Origin of the Myth: This was largely true in the 1990s and early 2000s when large corporations were siloed and slow to adopt new methodologies. The myth persists due to startup marketing and media that glorifies the "disruption" narrative, often overlooking the scale of innovation happening within established tech giants and the high failure rate of startups that limits long-term learning.
Authoritative Sources: Engineering blogs from Google, Netflix, Amazon, and Microsoft routinely detail open-source innovations (Kubernetes, React, .NET Core, AWS services) born from solving problems at a scale no startup encounters.
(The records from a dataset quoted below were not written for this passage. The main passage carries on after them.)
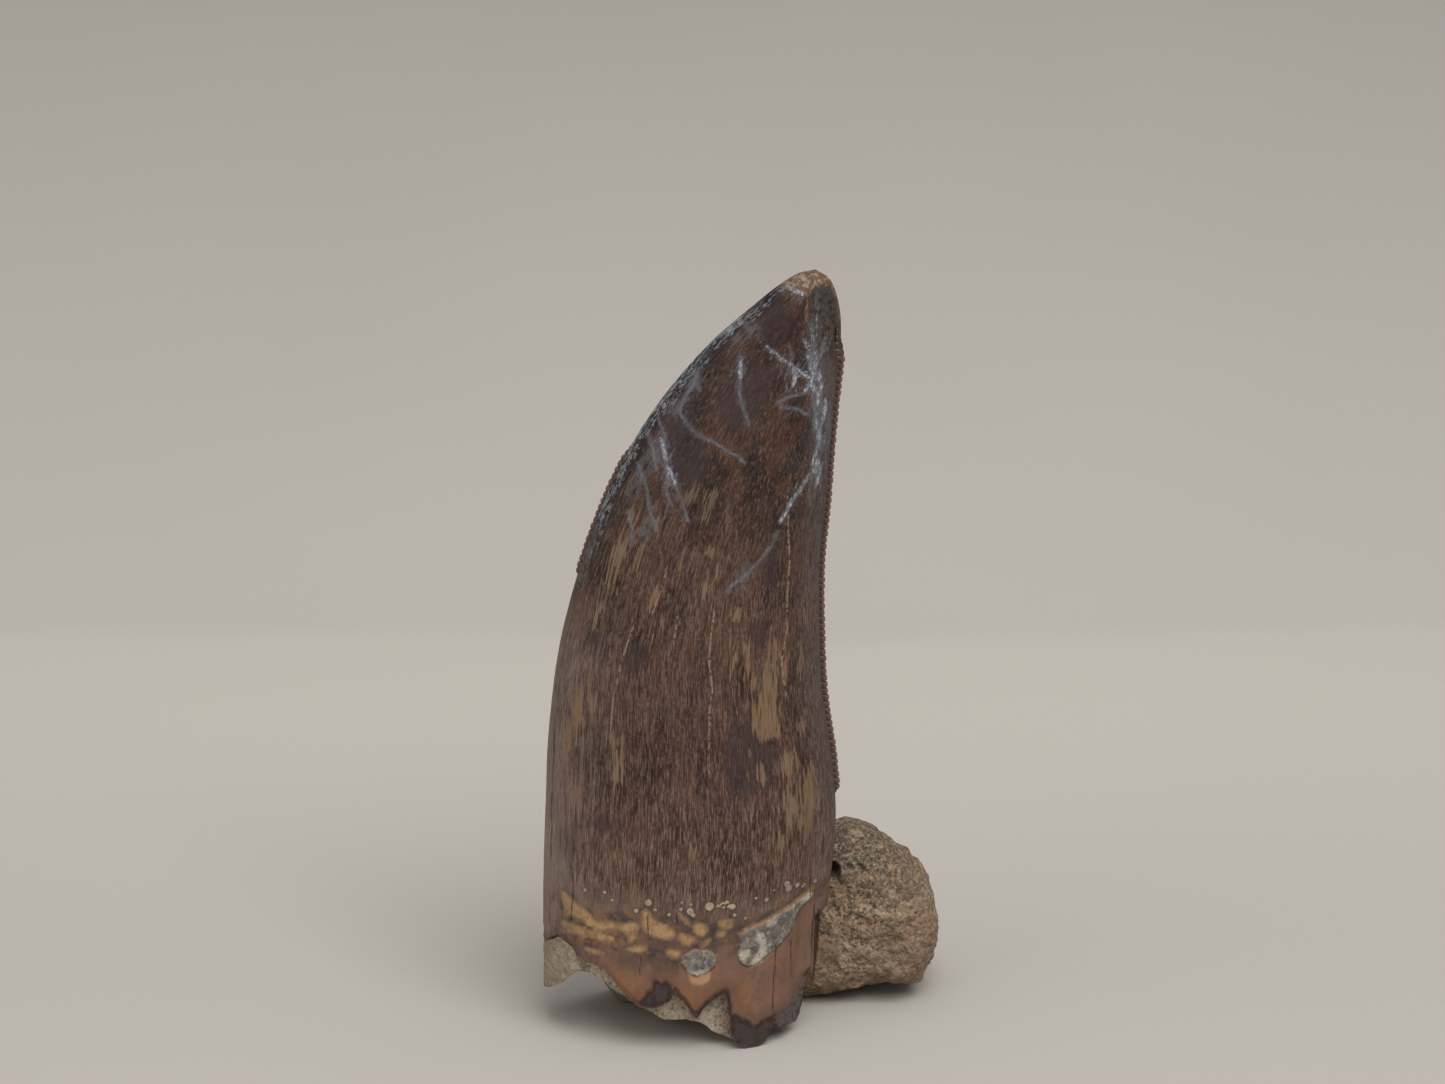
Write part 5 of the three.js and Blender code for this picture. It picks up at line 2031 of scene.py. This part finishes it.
@dataclass(frozen=True)
class FractureFinish:
    """Fresh break through the root wall: grey-brown dentine, mottled darker and paler."""

    pale: Colour = paint(106, 84, 70)
    dark: Colour = paint(62, 51, 46)

    def material(self) -> bpy.types.Material:
        """Builds the material of the fracture and of the hollow's wall.

        Returns:
            The material.
        """
        g = Finish("broken_dentine")
        place = g.object_mm()
        value = g.noise(place, 1.3, 5.0, 0.65)
        colour = g.blend(g.step(value, 0.38, 0.64), self.dark, self.pale)
        height = g.noise(place, 2.6, 5.0, 0.7) * 0.3
        return g.surface(colour, 0.6 + value * 0.2, height, 0.8, 0.35)


@dataclass(frozen=True)
class SerrationFinish:
    """The saw edge: thin reddish-brown enamel, with painted shade in the notches."""

    crest: Colour = paint(106, 74, 60)
    notch: Colour = paint(48, 32, 28)
    blotch: Colour = paint(80, 62, 56)

    def material(self) -> bpy.types.Material:
        """Builds the material of both saw edges.

        Returns:
            The material.
        """
        name = "serrated_enamel"
        found = bpy.data.materials.get(name)
        if found:
            return found
        g = Finish(name)
        place = g.object_mm()
        # Painted shade: the notches and the lower parts of each tooth are darkened.
        lit = g.step(g.field("tooth_place"), 0.1, 0.9) * g.step(g.field("crest"), 0.0, 0.7)
        mottled = g.noise(place, 0.9, 4.0, 0.6)
        colour = g.blend(lit, self.notch, self.crest)
        colour = g.blend(g.step(mottled, 0.46, 0.64) * 0.5, colour, self.blotch)
        height = g.noise(place, 5.0, 3.0) * 0.03
        return g.surface(colour, 0.34 + mottled * 0.2, height, 0.7, 0.45)


@dataclass(frozen=True)
class StoneFinish:
    """A sandy stone: a base tone with clouds, grains of several kinds, dark pits, and painted shade in its
    gaps and on the plug's underside.
    """

    name: str
    base: Colour
    shade: Colour
    light_grain: Colour
    # Dark grains; the same tone is laid as painted shade by the gap field.
    dark_grain_and_shade: Colour
    rust_grain: Colour
    smooth: Colour
    stain: Colour
    grain_size: float
    contrast: float
    rust_share: float
    bump: float

    def material(self) -> bpy.types.Material:
        """Builds the material.

        Returns:
            The stone's finish.
        """
        g = Finish(self.name)
        place = g.object_mm()
        bend = g.noise(place, 0.8, 5.0, 0.65)
        salt = g.noise(place, 0.85 / self.grain_size, 4.0, 0.78)
        sand = g.sand(place, self.grain_size)
        coarse = g.sand(place, self.grain_size * 2.1)
        clouds = g.cloud(place, 3.2, 0.4, 0.62)
        colour = g.blend(clouds, self.base, self.shade)
        opened = g.field("open_grain") + (g.noise(place, 0.34, 4.0, 0.6) - 0.5) * 1.5
        opened = g.larger(g.step(opened, 0.25, 0.75), g.field("dim"))
        colour = g.blend((1.0 - opened) * 0.7, colour, self.smooth)
        strength = (0.52 + opened * 0.52) * self.contrast
        stained = g.cloud(place, 1.7, 0.5, 0.66)
        colour = g.blend(stained * 0.45, colour, self.stain)
        rusty = g.cloud(place, 2.1, 0.55, 0.68)
        colour = g.blend(rusty * self.rust_share, colour, self.rust_grain)
        colour = g.blend(g.field("dim"), colour, self.dark_grain_and_shade)

        def lay(mask: Wire, share: float, tone: Colour) -> Wire:
            """The colour with one kind of grain laid over it."""
            return g.blend(mask * share * strength, colour, tone)

        colour = lay(g.step(salt, 0.51, 0.61), 0.62, self.light_grain)
        colour = lay(g.step(salt, 0.48, 0.38), 0.72, self.dark_grain_and_shade)
        colour = lay(g.step(sand["Tone"], 0.4, 0.9), 0.36, self.light_grain)
        colour = lay(g.step(sand["Kind"], 0.82, 0.88), 0.7, self.dark_grain_and_shade)
        colour = lay(g.step(sand["Kind"], 0.1, 0.05), 0.5, self.rust_grain)
        colour = lay(g.step(coarse["Tone"], 0.93, 0.95), 0.5, self.light_grain)
        colour = lay(g.step(coarse["Kind"], 0.972, 0.98), 0.6, self.rust_grain)
        colour = lay(g.patches(place, 1.3, 0.45, 0.33, 5.0, 0.72), 0.62, self.dark_grain_and_shade)
        # Painted shade: the "gap" field darkens the plug's underside and the lump's recess by the wall.
        colour = g.blend(g.field("gap") * 0.8, colour, self.dark_grain_and_shade)
        grains = sand["Grain"] * 0.22 + salt * 0.6 + coarse["Grain"] * 0.16
        return g.surface(colour, 0.8 + bend * 0.15, bend * 0.5 + grains * self.grain_size, self.bump, 0.25)


PLUG_STONE = StoneFinish(
    name="grey_sandy_matrix",
    base=paint(176, 161, 141),
    shade=paint(152, 136, 118),
    light_grain=paint(198, 184, 162),
    dark_grain_and_shade=paint(82, 77, 74),
    rust_grain=paint(150, 118, 90),
    smooth=paint(138, 120, 102),
    stain=paint(112, 92, 74),
    grain_size=0.3,
    contrast=0.7,
    rust_share=0.12,
    bump=0.75,
)
LUMP_STONE = StoneFinish(
    name="coarse_brown_sandstone",
    base=paint(142, 122, 100),
    shade=paint(126, 108, 90),
    light_grain=paint(178, 158, 132),
    dark_grain_and_shade=paint(64, 57, 50),
    rust_grain=paint(152, 112, 76),
    smooth=paint(124, 103, 87),
    stain=paint(108, 88, 70),
    grain_size=0.3,
    contrast=1.0,
    rust_share=0.3,
    bump=0.9,
)


# ---------------------------------------------------------------- floor, light and camera


@dataclass(frozen=True)
class Softbox:
    """A square area light that faces a point; lengths in metres, power in watts."""

    name: str
    place: Point
    side: float
    watts: float
    aim: Point = (0.0, 0.0, 0.02)
    tint: Point = (1.0, 0.985, 0.975)

    def build(self) -> None:
        """Adds the light and turns it towards its aim."""
        data = bpy.data.lights.new(self.name, "AREA")
        data.shape, data.size, data.energy, data.color = "SQUARE", self.side, self.watts, self.tint
        lamp = bpy.data.objects.new(self.name, data)
        away = np.array(self.place) - np.array(self.aim)
        away = away / np.linalg.norm(away)
        lamp.location = self.place
        lamp.rotation_euler = (math.acos(away[2]), 0.0, math.atan2(away[1], away[0]) + math.pi / 2)
        bpy.context.scene.collection.objects.link(lamp)


SOFTBOXES = (
    Softbox("key_softbox", (0.25, -0.55, 0.82), side=0.7, watts=8.0),
    Softbox("overhead_softbox", (0.1, 0.0, 0.95), side=1.0, watts=2.9),
    Softbox("left_fill", (-0.85, -0.6, 0.4), 0.8, 1.8, aim=(0.0, 0.0, 0.03), tint=(1.0, 0.985, 0.965)),
)


@dataclass
class Studio:
    """A pale sheet that lies under the tooth and curves up behind it, soft lights, and the camera."""

    half_width: float = 3.0
    front: float = -3.0
    bend_start: float = 0.142
    bend_radius: float = 0.2
    bend_steps: int = 40
    flat_end: float = -0.158
    wall_top: float = 1.2
    sheet: Colour = paint(185, 180, 173)
    sheet_bend_shade: Colour = paint(180, 175, 169)
    sheet_far_shade: Colour = paint(120, 116, 113)
    camera_place: Point = (-0.002048, -0.326408, 0.126419)
    camera_tilt: float = 76.5
    lens: float = 85.0
    sensor_width: float = 36.0
    clip: Span = (0.01, 10.0)
    surroundings: Colour = (1.0, 0.99, 0.98, 1.0)
    surround_strength: float = 0.5

    def build_sheet(self) -> None:
        """The sheet: flat, then a quarter circle, then upright, carried straight along X."""
        bend = np.linspace(0.0, math.pi / 2, self.bend_steps)
        profile = np.vstack([
            [[self.front, 0.0], [self.flat_end, 0.0]],
            np.stack([np.sin(bend), 1 - np.cos(bend)], axis=1) * self.bend_radius + [self.bend_start, 0.0],
            [[self.bend_start + self.bend_radius, self.wall_top]],
        ])
        xs = np.linspace(-self.half_width, self.half_width, 3)
        grid = np.stack([
            np.repeat(xs[None, :], len(profile), axis=0),
            np.repeat(profile[:, :1], 3, axis=1),
            np.repeat(profile[:, 1:], 3, axis=1),
        ], axis=-1)
        at = np.arange(grid[..., 0].size).reshape(grid.shape[:2])
        quads = np.stack([at[:-1, :-1], at[:-1, 1:], at[1:, 1:], at[1:, :-1]], axis=-1).reshape(-1, 4)
        mesh = bpy.data.meshes.new("backdrop_sheet")
        mesh.from_pydata(grid.reshape(-1, 3).tolist(), [], quads.tolist())
        mesh.polygons.foreach_set("use_smooth", np.ones(len(mesh.polygons), dtype=bool))
        sheet = bpy.data.objects.new("backdrop_sheet", mesh)
        bpy.context.scene.collection.objects.link(sheet)
        mesh.materials.append(self.sheet_finish())

    def sheet_finish(self) -> bpy.types.Material:
        """Pale paper with painted shade: a little greyer on its bend, darker up the wall, towards the front
        and to the right.

        Returns:
            The material.
        """
        g = Finish("pale_sheet")
        place = g.object_mm()
        across, deep, up = (g.part(place, axis) for axis in "XYZ")
        away = deep + up * 0.9 + g.noise(place, 0.012, 3.0, 0.5) * 40.0
        # Painted shade on the bend and up the wall, then towards the front and the right.
        colour = g.blend(g.step(away, 155.0, 168.0), self.sheet, self.sheet_bend_shade)
        far = g.node("ShaderNodeMapRange", {"Value": away, "From Min": 165.0, "From Max": 580.0})
        colour = g.blend(far, colour, self.sheet_far_shade)
        dimmer = g.step(deep, 120.0, 0.0) * 0.18 + g.step(across, -20.0, 220.0) * 0.09
        colour = g.blend(dimmer, colour, self.sheet_far_shade)
        return g.surface(colour, 0.85, g.noise(place, 1.2, 4.0, 0.6) * 0.05, 0.3, 0.2)

    def surround(self) -> None:
        """Fills the surroundings with even light."""
        world = bpy.data.worlds.new("soft_surroundings")
        world.use_nodes = True
        g = Graph(world.node_tree)
        light = {"Color": self.surroundings, "Strength": self.surround_strength}
        g.place("ShaderNodeOutputWorld", {"Surface": g.node("ShaderNodeBackground", light)})
        bpy.context.scene.world = world

    def place_camera(self) -> None:
        """Puts the camera in its place, looking down a little."""
        data = bpy.data.cameras.new("camera")
        data.lens, data.sensor_width, data.sensor_fit = self.lens, self.sensor_width, "HORIZONTAL"
        data.clip_start, data.clip_end = self.clip
        camera = bpy.data.objects.new("camera", data)
        camera.location = self.camera_place
        camera.rotation_euler = (math.radians(self.camera_tilt), 0.0, 0.0)
        bpy.context.scene.collection.objects.link(camera)
        bpy.context.scene.camera = camera

    def build(self) -> None:
        """Sets up the sheet, the lights, the soft surroundings and the camera."""
        self.build_sheet()
        for softbox in SOFTBOXES:
            softbox.build()
        self.surround()
        self.place_camera()
        bpy.context.scene.view_settings.view_transform = "Standard"
        log.info("studio: sheet, %d lights, camera with a %.0f mm lens", len(SOFTBOXES), self.lens)


def main() -> None:
    """Builds the specimen and its studio."""
    logging.basicConfig(level=logging.INFO, format="%(name)s: %(message)s")
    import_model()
    form = BladeForm()
    Crown(form).build()
    SawEdge(form, "distal_saw_edge", outward=1, low=23.2, high=70.0, valley=0.34, peak=0.58).build()
    SawEdge(form, "mesial_saw_edge", outward=-1, low=45.2, high=60.0, valley=0.12, peak=0.36).build()
    SedimentPlug(form).build()
    SandstoneLump(form).build()
    Studio().build()


if __name__ == "__main__":
    main()
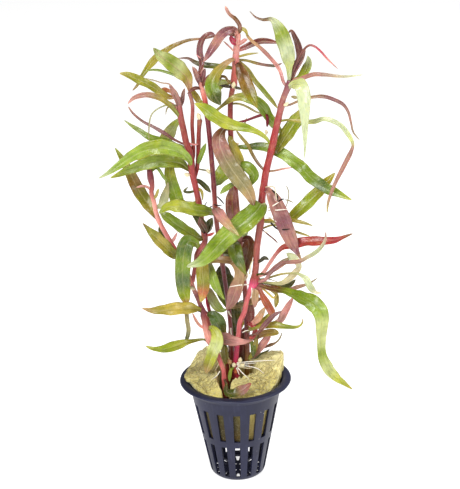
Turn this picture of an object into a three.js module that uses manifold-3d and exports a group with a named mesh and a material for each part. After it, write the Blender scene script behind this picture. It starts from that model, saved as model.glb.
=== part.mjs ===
// Alternanthera rosaefolia, a red and green aquarium stem plant, growing from rock wool in its net pot.
// Millimetres, +Z up. The origin is the middle of the pot's base, on the surface that it stands on.
import * as THREE from "three";
import { mergeVertices } from "three/addons/utils/BufferGeometryUtils.js";
import Module from "manifold-3d";

const wasm = await Module();
wasm.setup();

// Colours of the living parts, from the lightest to the darkest of each hue
const PALE = 0xb9c77a;
const LIME = 0x9fb84a;
const GREEN = 0x6f9a2e;
const DARK_GREEN = 0x3a4a20;
const YELLOW = 0xc2b45c;
const OLIVE = 0x7a7a2c;
const TAN = 0xab8a5c;
const BRONZE = 0x8a5f33;
const RUST = 0xa0522c;
const ROSE = 0xd98a8c;
const SALMON = 0xe3a184;
const MAUVE = 0xa8706a;
const CRIMSON = 0xa83a4c;
const MAROON = 0x5a2230;
const PLUM = 0x6b3a4a;
const POT_GREY = 0x3c3e4e;
const WOOL_YELLOW = 0xbeb46e;

const STEM_ROUGHNESS = 0.45;
const LEAF_ROUGHNESS = 0.5;
const POT_ROUGHNESS = 0.5;
const WOOL_ROUGHNESS = 0.95;

// Net pot: a tapering wall under a flared, rolled lip
const POT_HEIGHT = 51;
const LIP_RADIUS = 27.5;
const LIP_BOTTOM = 49.8;
const MOUTH_RADIUS = 23.6;
const BASE_RADIUS = 10.8;
const BASE_CORNER = new THREE.Vector2(13.4, 0);
const WALL_FOOT = new THREE.Vector2(13.9, 2.5);
const WALL_HEAD = new THREE.Vector2(22.5, 47);
const FLOOR_THICKNESS = 1.2;
const INNER_HEAD = new THREE.Vector2(21.6, 46.6);
const INNER_FOOT = new THREE.Vector2(12.6, FLOOR_THICKNESS);
const POT_SIDES = 32;

// Two tiers of slots round the wall, and two rings of holes in the floor
const SLOT_COUNT = 16;
const UPPER_SLOT = { bottom: 24, top: 40, narrow: 3, wide: 3.4, inner: 15.5, outer: 24 };
const LOWER_SLOT = { bottom: 2.1, top: 20.5, narrow: 2.4, wide: 2.8, inner: 12, outer: 20 };
const OUTER_HOLE = { count: 16, inner: 5.8, outer: 12.1, narrow: 0.9, wide: 2.9 };
const INNER_HOLE = { count: 8, inner: 1.8, outer: 4.6, narrow: 0.9, wide: 1.9 };
const CUT_MARGIN = 1;

// Rock wool: where it stands in the pot, and how its top swells between the middle and the edge
const WOOL_BOTTOM = 20;
const WOOL_BOTTOM_RADIUS = 15.5;
const WOOL_CENTRE_HEIGHT = 56;
const WOOL_DIRECTIONS = 27;
const WOOL_BULGE = 2.4;
const TOP_SHARES = [0.75, 0.45, 0.2];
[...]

Career growth analyses by platforms like Blind show that career velocity and compensation can be equally high at top-tier public tech companies.
Summary
A critical, historical examination of tech career myths reveals a landscape far more nuanced than popular lore suggests. The optimal career is not built on solitary genius, perpetual motion, static expertise, or a dogmatic choice of company size. Instead, sustainable success is built on collaboration and communication, strategic patience balanced with purposeful moves, a commitment to continuous learning of principles over tools, and a focus on problem scope and team culture over organizational branding. By questioning these mainstream narratives and looking at the longitudinal data and historical patterns, professionals can make more informed, resilient, and ultimately more fulfilling career decisions in the ever-evolving world of technology.